## PROBLEM
Exactly and only the lines from the one containing "tile = tile_form()" through the one containing "obj.parent = empty" are to be repeated, both ends included.

## GIVEN DATA
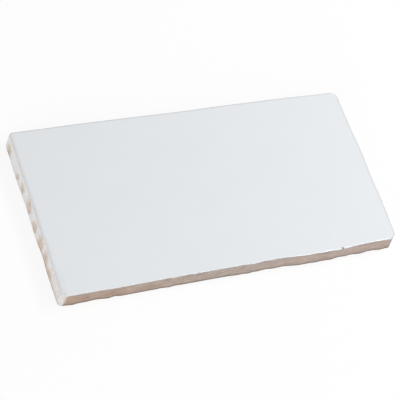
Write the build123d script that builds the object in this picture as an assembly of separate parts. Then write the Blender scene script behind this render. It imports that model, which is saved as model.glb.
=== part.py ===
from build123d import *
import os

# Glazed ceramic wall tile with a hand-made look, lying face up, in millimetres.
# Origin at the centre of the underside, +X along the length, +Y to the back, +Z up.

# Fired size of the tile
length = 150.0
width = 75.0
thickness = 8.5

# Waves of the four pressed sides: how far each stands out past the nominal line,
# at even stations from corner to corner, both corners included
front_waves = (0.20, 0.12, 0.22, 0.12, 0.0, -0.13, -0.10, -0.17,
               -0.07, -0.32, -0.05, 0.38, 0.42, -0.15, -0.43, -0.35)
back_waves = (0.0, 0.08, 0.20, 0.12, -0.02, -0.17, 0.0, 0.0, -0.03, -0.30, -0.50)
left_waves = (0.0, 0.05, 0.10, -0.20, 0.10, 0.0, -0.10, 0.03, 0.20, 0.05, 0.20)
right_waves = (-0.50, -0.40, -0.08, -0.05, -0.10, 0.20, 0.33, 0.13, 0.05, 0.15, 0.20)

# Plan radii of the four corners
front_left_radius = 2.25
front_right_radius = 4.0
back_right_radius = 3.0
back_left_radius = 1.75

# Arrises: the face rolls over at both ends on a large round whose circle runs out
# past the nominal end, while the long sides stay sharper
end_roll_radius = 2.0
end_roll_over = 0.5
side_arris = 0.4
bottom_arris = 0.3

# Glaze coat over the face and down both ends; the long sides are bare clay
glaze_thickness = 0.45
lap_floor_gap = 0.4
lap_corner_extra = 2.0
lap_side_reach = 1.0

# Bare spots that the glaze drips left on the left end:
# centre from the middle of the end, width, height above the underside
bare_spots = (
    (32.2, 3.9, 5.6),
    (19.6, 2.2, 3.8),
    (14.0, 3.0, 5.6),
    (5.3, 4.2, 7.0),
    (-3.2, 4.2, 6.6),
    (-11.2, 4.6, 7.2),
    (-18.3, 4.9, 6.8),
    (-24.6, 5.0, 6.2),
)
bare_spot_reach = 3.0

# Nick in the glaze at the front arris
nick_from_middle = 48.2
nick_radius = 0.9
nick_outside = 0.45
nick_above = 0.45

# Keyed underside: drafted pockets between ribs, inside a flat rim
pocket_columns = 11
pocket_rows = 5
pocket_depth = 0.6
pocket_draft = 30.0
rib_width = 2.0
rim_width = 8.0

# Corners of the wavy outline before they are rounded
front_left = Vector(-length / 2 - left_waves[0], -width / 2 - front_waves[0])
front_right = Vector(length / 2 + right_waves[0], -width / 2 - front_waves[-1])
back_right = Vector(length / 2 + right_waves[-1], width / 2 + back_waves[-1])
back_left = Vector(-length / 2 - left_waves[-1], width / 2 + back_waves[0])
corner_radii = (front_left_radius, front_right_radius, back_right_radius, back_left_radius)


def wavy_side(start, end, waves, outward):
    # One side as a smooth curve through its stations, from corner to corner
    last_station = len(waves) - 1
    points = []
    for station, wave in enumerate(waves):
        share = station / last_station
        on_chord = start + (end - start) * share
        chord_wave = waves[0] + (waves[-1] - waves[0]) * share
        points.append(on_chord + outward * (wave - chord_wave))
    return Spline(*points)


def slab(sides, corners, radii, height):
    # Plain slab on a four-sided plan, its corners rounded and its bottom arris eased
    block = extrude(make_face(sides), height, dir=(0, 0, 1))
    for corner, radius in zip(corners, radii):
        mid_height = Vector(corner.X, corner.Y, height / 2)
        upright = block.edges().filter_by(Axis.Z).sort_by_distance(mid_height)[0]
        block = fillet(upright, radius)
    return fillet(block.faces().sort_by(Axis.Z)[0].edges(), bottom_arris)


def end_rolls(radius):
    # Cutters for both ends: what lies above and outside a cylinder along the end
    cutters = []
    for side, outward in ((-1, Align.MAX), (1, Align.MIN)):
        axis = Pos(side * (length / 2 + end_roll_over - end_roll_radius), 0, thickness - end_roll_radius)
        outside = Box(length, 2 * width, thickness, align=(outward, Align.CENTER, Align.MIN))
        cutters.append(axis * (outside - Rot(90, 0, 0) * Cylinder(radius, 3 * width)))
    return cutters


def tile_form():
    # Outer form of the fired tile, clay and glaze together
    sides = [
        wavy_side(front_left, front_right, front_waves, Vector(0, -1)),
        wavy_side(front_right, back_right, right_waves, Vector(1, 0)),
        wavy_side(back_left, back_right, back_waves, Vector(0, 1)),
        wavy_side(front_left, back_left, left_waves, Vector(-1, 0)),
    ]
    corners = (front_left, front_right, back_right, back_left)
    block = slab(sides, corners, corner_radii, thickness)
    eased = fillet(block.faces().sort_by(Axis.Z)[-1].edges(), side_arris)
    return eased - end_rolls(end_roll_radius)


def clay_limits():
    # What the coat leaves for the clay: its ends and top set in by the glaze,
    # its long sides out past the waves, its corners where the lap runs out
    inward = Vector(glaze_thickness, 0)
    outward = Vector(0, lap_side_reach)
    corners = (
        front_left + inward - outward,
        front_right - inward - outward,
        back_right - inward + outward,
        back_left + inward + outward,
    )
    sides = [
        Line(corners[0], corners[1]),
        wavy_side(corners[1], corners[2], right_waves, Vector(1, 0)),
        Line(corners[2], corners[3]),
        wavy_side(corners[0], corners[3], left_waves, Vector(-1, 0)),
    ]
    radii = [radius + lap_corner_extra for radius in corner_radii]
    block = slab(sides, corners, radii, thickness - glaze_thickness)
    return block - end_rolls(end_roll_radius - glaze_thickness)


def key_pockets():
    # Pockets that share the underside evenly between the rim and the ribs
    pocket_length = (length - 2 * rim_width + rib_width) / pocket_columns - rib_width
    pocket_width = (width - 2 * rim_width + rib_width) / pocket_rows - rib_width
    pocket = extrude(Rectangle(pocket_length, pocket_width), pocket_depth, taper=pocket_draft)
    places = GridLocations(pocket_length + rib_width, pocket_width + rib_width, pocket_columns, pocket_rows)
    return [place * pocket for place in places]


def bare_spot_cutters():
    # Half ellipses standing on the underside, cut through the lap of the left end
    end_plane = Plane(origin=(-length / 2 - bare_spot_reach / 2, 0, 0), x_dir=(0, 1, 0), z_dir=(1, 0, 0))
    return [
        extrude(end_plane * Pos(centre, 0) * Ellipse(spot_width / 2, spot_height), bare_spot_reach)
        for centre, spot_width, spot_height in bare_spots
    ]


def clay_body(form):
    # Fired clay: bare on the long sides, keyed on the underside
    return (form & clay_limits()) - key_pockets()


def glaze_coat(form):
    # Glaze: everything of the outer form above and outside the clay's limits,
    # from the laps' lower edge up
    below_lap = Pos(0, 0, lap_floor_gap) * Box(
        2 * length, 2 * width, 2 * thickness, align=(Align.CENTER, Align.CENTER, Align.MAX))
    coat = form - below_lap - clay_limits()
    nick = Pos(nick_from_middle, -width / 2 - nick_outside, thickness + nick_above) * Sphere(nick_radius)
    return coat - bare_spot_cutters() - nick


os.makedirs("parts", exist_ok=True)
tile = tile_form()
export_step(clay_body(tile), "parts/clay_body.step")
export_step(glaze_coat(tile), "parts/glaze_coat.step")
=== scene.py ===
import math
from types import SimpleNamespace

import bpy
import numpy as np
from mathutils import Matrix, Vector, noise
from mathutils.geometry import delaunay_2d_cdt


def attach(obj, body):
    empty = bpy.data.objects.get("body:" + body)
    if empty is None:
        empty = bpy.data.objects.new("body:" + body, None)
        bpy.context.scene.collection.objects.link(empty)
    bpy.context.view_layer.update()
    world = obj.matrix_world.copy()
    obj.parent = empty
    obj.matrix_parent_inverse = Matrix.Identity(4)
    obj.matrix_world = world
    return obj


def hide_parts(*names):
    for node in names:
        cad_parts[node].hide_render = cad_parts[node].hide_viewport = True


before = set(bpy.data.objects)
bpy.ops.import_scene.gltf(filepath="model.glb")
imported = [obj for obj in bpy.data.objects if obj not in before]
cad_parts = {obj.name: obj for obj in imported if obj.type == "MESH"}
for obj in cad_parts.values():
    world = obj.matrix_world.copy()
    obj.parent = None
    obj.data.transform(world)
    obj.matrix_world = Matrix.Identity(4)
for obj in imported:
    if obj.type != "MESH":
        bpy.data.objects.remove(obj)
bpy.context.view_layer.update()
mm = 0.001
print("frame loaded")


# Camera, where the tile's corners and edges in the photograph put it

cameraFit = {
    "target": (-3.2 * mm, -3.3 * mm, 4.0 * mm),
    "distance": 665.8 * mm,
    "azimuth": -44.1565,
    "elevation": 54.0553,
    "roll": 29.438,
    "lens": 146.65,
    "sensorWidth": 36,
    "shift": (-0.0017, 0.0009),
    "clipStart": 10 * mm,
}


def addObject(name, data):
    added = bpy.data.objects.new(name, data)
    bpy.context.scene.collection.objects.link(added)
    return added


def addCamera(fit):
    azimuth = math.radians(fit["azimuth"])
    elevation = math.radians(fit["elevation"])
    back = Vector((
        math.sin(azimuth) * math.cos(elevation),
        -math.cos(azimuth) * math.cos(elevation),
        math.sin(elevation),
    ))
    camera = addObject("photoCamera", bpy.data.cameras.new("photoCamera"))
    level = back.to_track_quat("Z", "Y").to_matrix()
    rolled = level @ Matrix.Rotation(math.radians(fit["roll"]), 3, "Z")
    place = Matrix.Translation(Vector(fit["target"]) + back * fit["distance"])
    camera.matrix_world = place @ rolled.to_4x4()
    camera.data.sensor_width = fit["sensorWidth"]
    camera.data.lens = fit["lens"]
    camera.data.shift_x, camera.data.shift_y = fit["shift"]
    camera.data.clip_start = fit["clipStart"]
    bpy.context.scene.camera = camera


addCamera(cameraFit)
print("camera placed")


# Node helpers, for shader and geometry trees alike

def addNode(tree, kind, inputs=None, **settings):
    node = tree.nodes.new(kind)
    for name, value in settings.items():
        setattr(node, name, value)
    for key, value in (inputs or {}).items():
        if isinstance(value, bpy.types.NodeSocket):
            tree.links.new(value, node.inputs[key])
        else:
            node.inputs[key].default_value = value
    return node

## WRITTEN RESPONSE
tile = tile_form()
export_step(clay_body(tile), "parts/clay_body.step")
export_step(glaze_coat(tile), "parts/glaze_coat.step")
=== scene.py ===
import math
from types import SimpleNamespace

import bpy
import numpy as np
from mathutils import Matrix, Vector, noise
from mathutils.geometry import delaunay_2d_cdt


def attach(obj, body):
    empty = bpy.data.objects.get("body:" + body)
    if empty is None:
        empty = bpy.data.objects.new("body:" + body, None)
        bpy.context.scene.collection.objects.link(empty)
    bpy.context.view_layer.update()
    world = obj.matrix_world.copy()
    obj.parent = empty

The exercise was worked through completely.